McKesson, Epic patent suit prolonged in federal appeals court
In an April ruling, the court previously decided that infringement of a patented method requires that a single entity must perform all of the steps, an opinion now vacated with McKesson’s appeal reinstated. The issue at hand is whether Epic violated patent laws by allegedly encouraging healthcare providers to complete steps of McKesson’s patented communication method.
The parties in the case were asked by the court to file new briefs addressing the following issues:
- If separate entities each perform separate steps of a method claim, under what circumstances, if any, would either entity or any third party be liable for inducing infringement or for contributory infringement?
- Does the nature of the relationship between the relevant actors—e.g., service provider/user; doctor/patient—affect the question of direct or indirect infringement liability?
McKesson sued Epic in 2006, alleging that Epic infringed upon its claims by licensing MyChart software to healthcare providers who subsequently offered the technology to their patients.

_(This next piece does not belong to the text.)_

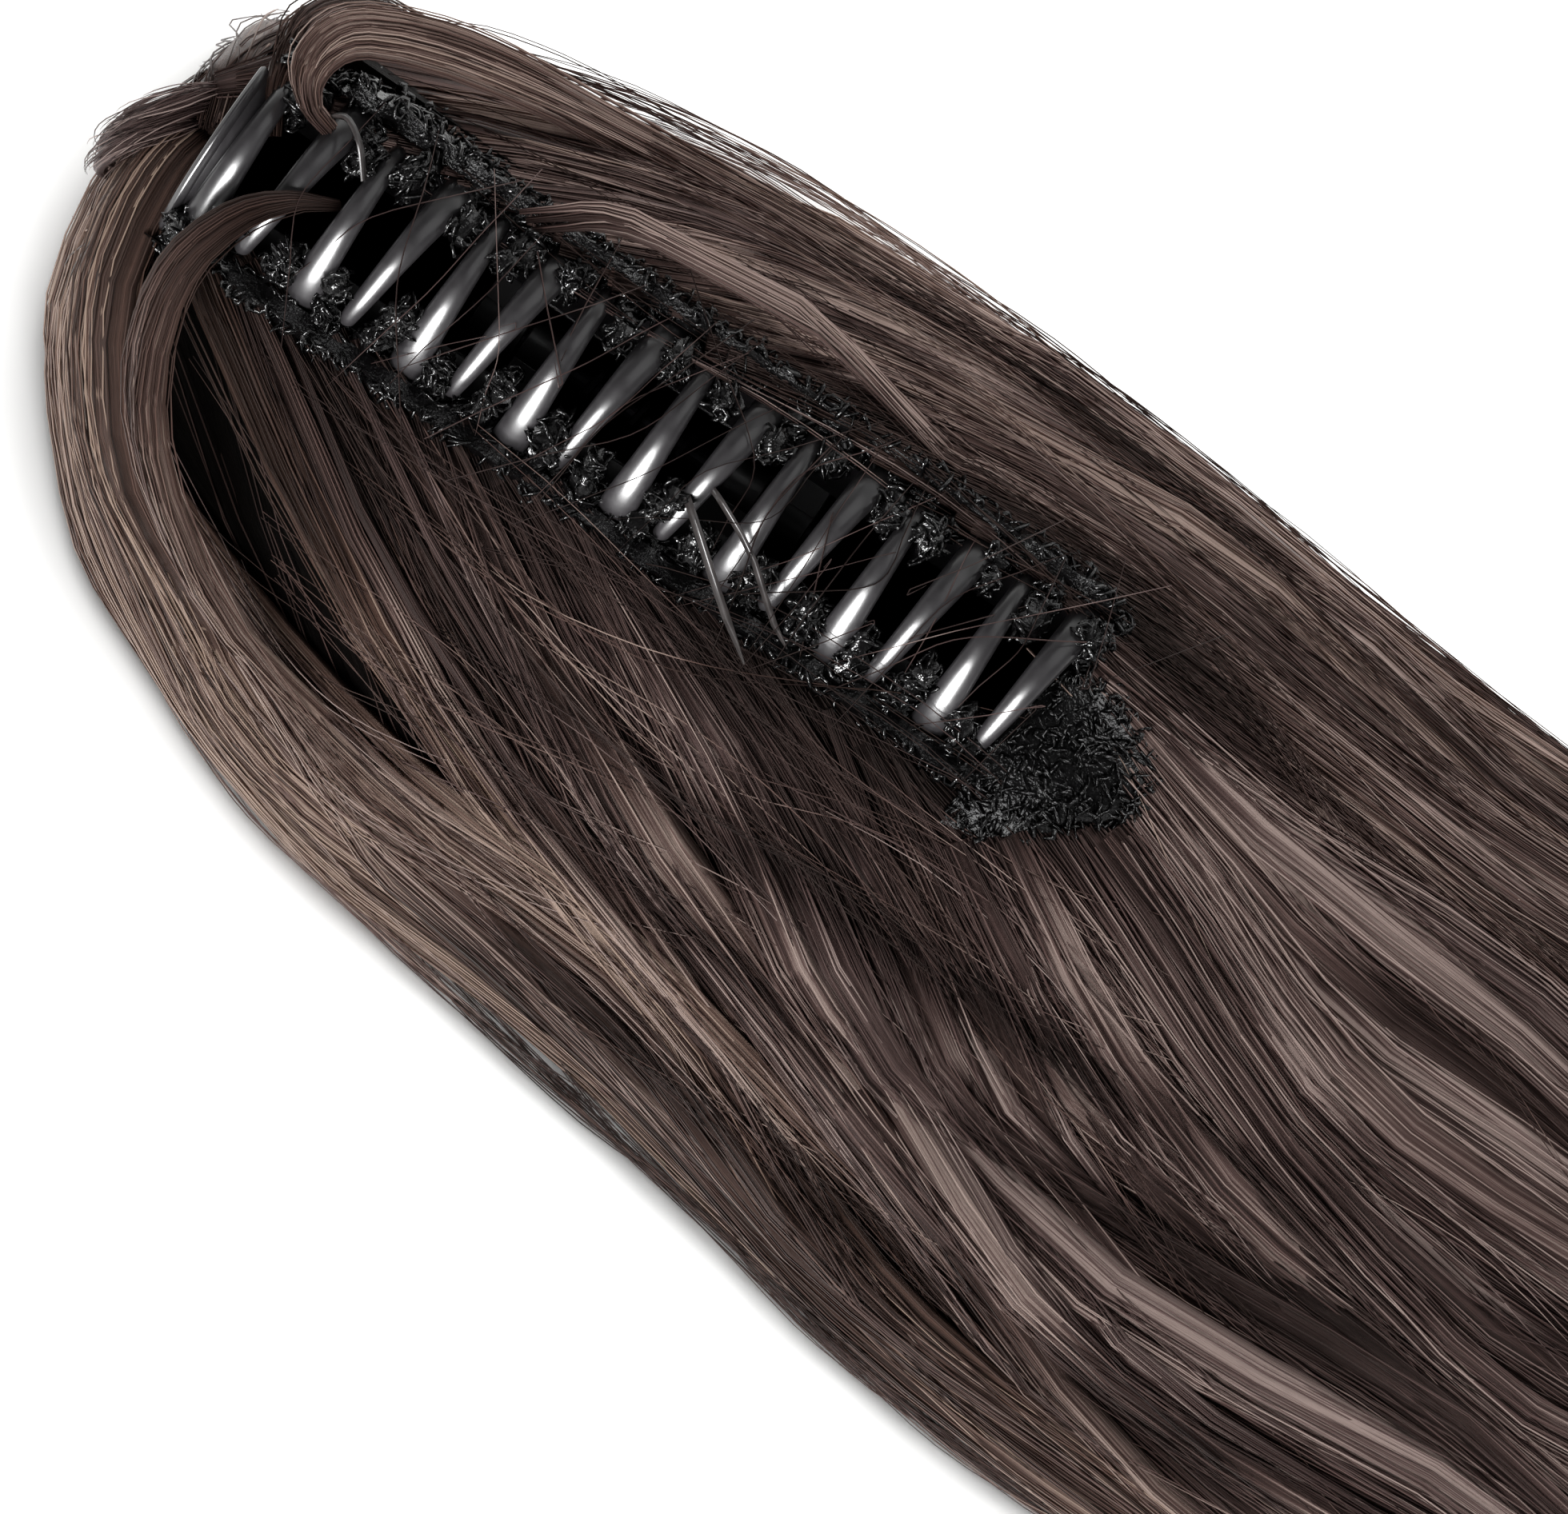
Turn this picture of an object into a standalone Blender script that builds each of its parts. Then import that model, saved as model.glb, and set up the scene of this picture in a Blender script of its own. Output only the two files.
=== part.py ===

MyChart allows healthcare providers to associate medical records with a patient’s personalized web page and patients can communicate back using the software. At the time, the court ruled in favor of Epic, affirming noninfringement of McKesson’s patent.
In this appeals case, McKesson’s en banc brief is due in June and Epic’s response is due within 30 days of the filing. The court also is entertaining amicus curiae, or friend-of-the-court briefs.